WHAT TO WORK ON
Quote only the lines from the line containing "Write part 2 of" to the line containing "node tree, with", with both of those lines included, please, exactly as written.
══ INPUT MATERIAL ══
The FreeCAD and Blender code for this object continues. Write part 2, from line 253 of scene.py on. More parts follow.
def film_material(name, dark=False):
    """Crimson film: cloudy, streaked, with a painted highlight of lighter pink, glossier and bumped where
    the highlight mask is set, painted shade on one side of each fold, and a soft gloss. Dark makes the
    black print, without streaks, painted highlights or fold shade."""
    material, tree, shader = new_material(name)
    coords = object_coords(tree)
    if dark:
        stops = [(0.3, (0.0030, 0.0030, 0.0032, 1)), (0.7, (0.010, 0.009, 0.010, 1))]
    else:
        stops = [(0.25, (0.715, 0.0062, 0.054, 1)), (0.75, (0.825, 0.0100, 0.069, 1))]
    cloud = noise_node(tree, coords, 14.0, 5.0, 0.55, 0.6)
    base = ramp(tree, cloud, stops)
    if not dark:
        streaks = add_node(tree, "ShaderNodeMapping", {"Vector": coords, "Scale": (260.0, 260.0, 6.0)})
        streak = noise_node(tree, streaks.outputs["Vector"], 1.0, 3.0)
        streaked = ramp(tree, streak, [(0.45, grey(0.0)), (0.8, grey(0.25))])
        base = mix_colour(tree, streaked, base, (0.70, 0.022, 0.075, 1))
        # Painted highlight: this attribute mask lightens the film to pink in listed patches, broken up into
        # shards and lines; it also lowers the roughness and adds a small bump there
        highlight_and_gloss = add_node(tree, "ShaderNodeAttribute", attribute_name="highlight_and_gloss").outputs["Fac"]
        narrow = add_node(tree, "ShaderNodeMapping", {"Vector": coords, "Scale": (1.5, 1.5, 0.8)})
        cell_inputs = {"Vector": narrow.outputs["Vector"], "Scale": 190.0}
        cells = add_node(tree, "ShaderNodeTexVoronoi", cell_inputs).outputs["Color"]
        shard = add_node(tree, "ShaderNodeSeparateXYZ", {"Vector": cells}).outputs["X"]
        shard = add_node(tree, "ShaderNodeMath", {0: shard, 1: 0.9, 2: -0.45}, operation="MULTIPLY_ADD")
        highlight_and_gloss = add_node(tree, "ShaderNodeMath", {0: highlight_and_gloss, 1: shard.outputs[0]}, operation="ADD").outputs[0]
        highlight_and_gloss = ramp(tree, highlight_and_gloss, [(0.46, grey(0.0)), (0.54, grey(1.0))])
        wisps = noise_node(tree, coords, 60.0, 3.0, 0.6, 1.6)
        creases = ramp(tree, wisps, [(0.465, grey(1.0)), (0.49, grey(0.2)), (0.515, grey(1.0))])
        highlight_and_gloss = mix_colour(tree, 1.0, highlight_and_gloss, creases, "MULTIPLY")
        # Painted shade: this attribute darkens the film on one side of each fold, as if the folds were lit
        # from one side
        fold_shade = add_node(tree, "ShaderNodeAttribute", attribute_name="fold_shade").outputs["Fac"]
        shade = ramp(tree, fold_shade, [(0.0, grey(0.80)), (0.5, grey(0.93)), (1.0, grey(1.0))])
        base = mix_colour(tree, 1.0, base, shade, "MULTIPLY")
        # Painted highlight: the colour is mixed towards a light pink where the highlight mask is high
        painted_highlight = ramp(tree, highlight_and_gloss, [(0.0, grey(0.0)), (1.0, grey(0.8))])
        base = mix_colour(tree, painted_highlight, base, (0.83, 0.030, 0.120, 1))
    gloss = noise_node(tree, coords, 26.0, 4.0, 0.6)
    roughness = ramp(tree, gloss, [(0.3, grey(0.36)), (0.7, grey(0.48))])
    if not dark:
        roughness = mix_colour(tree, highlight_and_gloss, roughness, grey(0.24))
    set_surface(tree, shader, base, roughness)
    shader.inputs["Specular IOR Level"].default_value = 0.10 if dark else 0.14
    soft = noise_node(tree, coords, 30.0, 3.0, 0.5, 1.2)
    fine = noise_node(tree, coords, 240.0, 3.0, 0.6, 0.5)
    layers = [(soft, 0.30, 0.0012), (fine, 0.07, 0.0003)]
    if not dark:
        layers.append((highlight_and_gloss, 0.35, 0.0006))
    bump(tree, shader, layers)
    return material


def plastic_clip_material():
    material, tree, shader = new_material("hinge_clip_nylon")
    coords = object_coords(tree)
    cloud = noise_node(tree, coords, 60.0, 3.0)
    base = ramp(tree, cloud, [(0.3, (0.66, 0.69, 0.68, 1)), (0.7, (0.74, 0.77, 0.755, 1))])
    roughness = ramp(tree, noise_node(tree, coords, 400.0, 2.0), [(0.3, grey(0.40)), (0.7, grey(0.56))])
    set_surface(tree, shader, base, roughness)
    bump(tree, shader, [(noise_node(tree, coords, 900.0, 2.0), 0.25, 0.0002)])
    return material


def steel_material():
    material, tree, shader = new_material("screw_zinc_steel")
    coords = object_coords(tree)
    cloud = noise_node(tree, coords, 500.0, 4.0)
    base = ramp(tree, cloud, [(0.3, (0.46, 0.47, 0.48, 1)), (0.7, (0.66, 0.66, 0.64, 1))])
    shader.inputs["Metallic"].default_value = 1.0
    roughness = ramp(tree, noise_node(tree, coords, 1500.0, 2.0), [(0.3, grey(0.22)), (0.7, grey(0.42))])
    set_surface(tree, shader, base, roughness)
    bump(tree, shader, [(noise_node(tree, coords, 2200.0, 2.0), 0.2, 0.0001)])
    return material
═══
══ INPUT MATERIAL ══
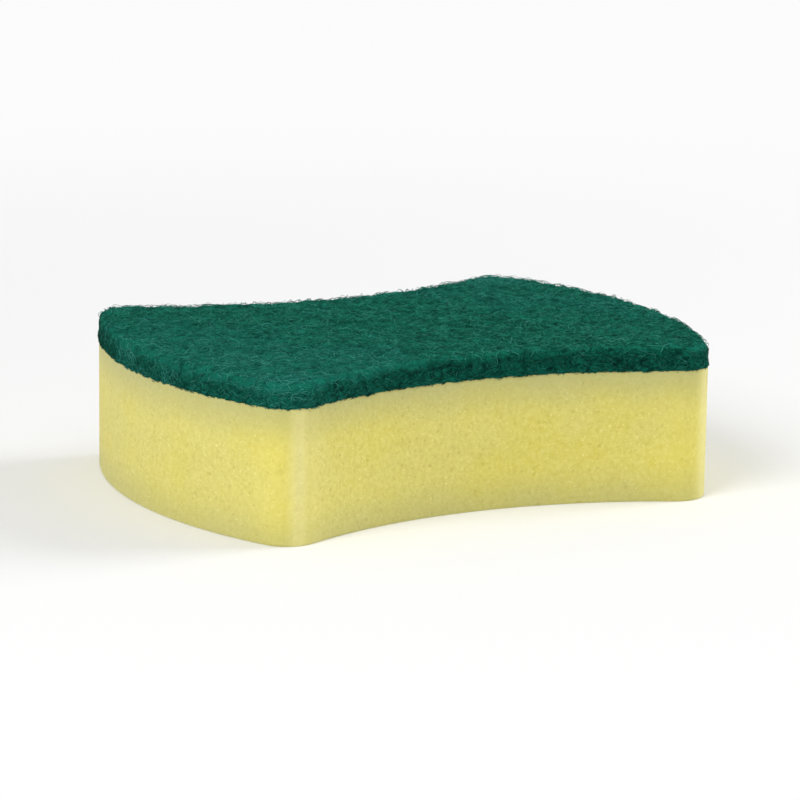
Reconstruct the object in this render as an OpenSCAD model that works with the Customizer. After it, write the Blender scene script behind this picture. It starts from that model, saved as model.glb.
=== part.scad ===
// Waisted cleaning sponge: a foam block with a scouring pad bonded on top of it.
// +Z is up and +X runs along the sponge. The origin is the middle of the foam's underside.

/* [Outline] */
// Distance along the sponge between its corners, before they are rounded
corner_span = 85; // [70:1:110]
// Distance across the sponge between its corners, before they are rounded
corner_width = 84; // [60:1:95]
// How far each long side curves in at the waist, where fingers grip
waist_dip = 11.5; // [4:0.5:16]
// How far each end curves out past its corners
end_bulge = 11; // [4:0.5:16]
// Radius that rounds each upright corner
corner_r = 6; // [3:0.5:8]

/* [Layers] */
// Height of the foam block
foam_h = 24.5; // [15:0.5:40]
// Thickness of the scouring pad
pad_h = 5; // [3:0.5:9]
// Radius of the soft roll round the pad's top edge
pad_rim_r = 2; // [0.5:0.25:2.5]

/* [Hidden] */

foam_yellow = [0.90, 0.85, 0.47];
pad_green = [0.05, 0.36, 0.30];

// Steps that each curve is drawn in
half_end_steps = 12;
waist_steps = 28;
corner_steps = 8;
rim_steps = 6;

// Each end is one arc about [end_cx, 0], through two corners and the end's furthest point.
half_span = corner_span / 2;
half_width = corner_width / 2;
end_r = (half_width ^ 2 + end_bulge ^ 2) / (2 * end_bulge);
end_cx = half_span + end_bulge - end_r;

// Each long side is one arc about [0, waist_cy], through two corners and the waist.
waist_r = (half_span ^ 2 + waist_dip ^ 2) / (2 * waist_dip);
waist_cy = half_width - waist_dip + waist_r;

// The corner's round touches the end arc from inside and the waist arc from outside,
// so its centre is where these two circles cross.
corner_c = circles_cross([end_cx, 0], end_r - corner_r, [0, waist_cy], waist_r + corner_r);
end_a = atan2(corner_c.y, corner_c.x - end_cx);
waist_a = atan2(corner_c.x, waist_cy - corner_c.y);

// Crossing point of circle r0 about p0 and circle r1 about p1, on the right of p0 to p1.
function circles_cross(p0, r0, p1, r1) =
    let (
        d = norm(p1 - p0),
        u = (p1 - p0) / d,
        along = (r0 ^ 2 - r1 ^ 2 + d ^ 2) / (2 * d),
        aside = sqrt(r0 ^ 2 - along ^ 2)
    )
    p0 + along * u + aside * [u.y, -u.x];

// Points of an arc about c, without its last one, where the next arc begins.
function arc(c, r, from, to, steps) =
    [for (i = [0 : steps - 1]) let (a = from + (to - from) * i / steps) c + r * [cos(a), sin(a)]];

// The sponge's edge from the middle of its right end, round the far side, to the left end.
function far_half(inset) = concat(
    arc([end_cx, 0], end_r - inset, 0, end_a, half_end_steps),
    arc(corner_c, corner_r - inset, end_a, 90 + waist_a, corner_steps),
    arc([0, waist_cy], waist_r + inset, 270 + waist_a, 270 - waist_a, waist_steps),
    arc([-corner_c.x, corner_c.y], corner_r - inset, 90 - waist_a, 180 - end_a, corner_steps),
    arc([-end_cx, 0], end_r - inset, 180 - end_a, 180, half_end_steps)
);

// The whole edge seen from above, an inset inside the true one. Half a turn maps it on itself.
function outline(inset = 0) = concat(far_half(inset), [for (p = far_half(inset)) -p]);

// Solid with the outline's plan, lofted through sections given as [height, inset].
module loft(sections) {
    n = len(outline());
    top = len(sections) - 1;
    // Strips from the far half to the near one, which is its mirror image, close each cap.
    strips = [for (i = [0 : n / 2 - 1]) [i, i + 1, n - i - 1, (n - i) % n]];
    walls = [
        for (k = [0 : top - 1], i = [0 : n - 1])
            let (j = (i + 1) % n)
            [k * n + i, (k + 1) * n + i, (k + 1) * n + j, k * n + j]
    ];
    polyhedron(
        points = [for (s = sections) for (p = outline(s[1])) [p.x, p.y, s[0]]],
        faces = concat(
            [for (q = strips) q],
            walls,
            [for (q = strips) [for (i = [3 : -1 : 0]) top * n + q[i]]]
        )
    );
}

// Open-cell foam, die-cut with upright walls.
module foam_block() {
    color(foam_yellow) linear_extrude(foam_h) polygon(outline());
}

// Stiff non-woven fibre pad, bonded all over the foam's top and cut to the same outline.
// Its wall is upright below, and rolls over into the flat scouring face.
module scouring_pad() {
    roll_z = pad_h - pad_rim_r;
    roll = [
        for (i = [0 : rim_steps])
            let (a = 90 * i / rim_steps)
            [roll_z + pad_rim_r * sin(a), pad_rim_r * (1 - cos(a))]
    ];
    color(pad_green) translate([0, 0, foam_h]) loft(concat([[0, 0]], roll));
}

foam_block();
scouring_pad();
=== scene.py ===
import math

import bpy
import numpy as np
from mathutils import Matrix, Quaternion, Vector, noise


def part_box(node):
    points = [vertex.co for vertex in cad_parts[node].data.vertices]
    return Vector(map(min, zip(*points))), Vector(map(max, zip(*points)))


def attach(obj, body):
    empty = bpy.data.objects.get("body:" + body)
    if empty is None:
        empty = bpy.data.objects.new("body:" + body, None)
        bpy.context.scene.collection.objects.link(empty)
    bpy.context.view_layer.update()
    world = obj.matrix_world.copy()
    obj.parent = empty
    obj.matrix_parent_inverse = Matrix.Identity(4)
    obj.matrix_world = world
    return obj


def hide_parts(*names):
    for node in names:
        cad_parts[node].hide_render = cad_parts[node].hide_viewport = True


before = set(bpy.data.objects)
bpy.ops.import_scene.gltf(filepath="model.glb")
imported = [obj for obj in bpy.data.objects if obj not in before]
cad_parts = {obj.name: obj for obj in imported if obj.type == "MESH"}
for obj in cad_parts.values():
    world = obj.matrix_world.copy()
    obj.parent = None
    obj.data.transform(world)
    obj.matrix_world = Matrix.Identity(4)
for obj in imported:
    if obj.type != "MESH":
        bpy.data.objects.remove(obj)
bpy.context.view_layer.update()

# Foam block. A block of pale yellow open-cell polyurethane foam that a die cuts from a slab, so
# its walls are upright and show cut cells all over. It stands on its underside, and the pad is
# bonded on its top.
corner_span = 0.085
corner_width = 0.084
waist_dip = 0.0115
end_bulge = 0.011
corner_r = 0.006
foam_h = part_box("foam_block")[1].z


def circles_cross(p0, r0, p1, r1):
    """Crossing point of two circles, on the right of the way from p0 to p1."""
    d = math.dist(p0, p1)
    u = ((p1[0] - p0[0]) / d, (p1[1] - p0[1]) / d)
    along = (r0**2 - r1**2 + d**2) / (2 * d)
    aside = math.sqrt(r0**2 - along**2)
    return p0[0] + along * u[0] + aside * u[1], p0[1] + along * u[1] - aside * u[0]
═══
══ INPUT MATERIAL ══
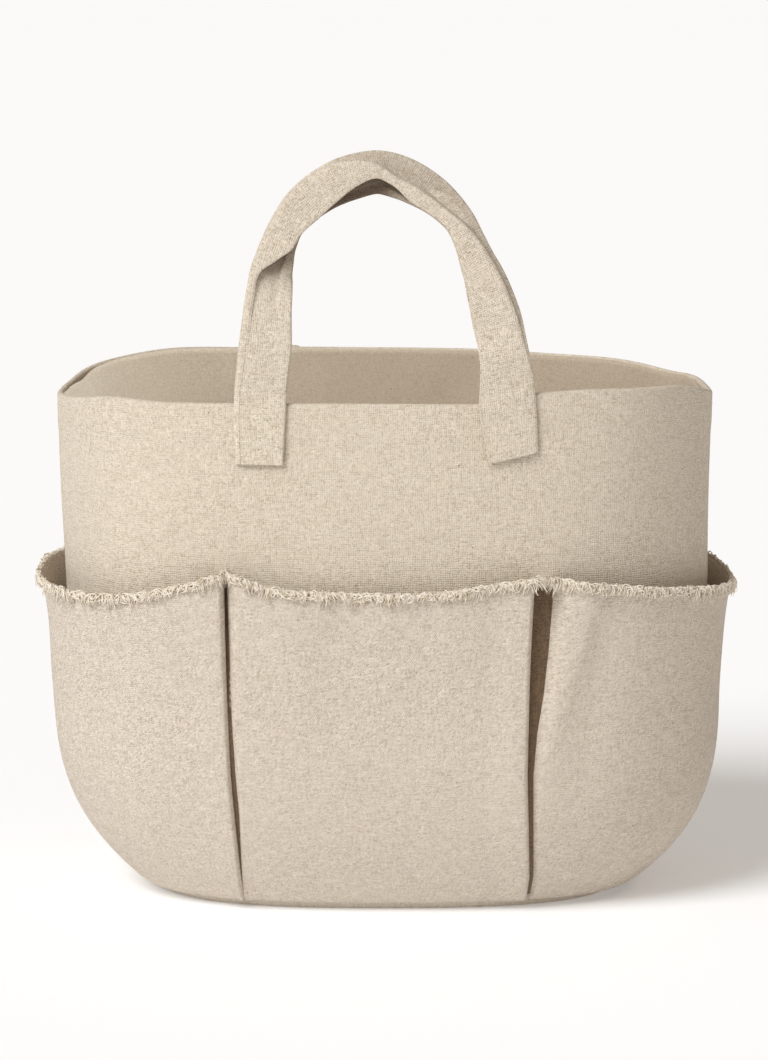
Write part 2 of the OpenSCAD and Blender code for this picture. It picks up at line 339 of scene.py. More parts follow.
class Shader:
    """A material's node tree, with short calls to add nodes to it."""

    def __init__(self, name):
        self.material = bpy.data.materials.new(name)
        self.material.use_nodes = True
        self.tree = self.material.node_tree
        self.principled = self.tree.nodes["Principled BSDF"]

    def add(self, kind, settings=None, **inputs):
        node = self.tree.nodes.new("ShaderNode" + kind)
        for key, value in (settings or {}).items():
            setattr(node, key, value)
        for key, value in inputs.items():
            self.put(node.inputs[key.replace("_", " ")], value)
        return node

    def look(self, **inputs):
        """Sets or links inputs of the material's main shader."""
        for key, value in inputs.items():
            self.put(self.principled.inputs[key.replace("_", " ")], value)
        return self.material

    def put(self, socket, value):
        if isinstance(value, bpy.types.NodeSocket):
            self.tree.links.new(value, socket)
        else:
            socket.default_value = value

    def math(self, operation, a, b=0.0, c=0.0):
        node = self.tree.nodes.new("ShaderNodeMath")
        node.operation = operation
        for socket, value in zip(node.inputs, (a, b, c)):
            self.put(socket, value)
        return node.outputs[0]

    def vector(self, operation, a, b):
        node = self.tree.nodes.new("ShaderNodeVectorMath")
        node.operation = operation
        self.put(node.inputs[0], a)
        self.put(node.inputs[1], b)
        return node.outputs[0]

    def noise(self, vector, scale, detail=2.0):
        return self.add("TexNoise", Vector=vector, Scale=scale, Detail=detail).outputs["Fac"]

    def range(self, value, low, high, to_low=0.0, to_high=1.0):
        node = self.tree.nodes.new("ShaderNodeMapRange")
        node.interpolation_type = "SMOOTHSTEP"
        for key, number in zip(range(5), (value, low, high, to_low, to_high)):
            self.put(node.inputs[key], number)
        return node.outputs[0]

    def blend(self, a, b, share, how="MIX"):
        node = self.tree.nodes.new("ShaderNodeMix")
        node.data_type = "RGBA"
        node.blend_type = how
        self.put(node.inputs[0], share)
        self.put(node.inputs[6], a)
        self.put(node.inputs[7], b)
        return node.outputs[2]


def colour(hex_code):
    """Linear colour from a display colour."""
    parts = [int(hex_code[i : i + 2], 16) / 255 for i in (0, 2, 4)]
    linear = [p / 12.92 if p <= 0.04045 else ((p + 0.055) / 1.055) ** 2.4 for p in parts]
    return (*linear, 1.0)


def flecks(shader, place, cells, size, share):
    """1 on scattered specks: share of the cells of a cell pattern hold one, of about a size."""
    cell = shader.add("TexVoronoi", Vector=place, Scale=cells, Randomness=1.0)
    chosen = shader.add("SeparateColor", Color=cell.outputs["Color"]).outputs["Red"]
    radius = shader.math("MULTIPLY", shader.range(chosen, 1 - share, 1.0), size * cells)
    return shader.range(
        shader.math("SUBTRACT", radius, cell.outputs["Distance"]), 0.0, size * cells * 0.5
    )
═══
THE RESULT
Write part 2 of the OpenSCAD and Blender code for this picture. It picks up at line 339 of scene.py. More parts follow.
class Shader:
    """A material's node tree, with short calls to add nodes to it."""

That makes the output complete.